Watchmen Episode Two, Martial Feats of Comanche Horsemanship, Review: “Friends in High Places” Indeed.

4 stars
The mystery deepens in the second episode of Watchmen “Martial Feats of Comanche Horsemanship”, with Angela beginning her investigation into the death of Chief Crawford.
Her prime suspect is the 105-year-old Will who claims to have “strung up your police chief”, despite looking physically incapable of doing so.
Directed again by Nicole Kassel, episode two dives head first into the interactions between Angela and Will as the costumed detective tries to learn the truth from him.
An interesting point to note is that, as far as I can remember, Will never outright says he murdered Crawford.
Again, he merely states that he “strung up your police chief.”
So, while he may have had a hand in hand in hanging Crawford, he may not be behind his murder.
Although, Looking Glass later says Crawford did die of asphyxiation, likely from being hung, so I may be wrong about that.

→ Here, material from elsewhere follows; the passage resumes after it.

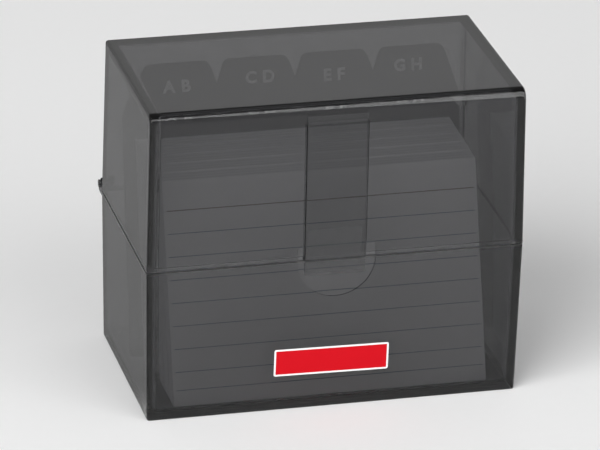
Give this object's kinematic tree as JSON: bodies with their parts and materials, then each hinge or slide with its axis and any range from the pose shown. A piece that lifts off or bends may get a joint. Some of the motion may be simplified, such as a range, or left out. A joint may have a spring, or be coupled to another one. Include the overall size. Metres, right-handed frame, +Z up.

Or maybe he was killed elsewhere before being hung.
Either way, Crawford’s murder is not the only mystery surrounding Will because it is revealed that he is Angela’s grandfather at the end of the episode.
One thing I did find interesting was that it was mentioned that Will has two descendants.
This means, along with Angela, there is one other character who is descended from him.
Following the realization that Will is her grandfather and realizing he will not cooperate, she decides to take him in, ignoring his claim of having “friends in high places.”
This comes back to bite her when, after putting Will in her car, a magnet descends from the sky and picks up the car with Will in it, flying off.
“Friends in high places” indeed.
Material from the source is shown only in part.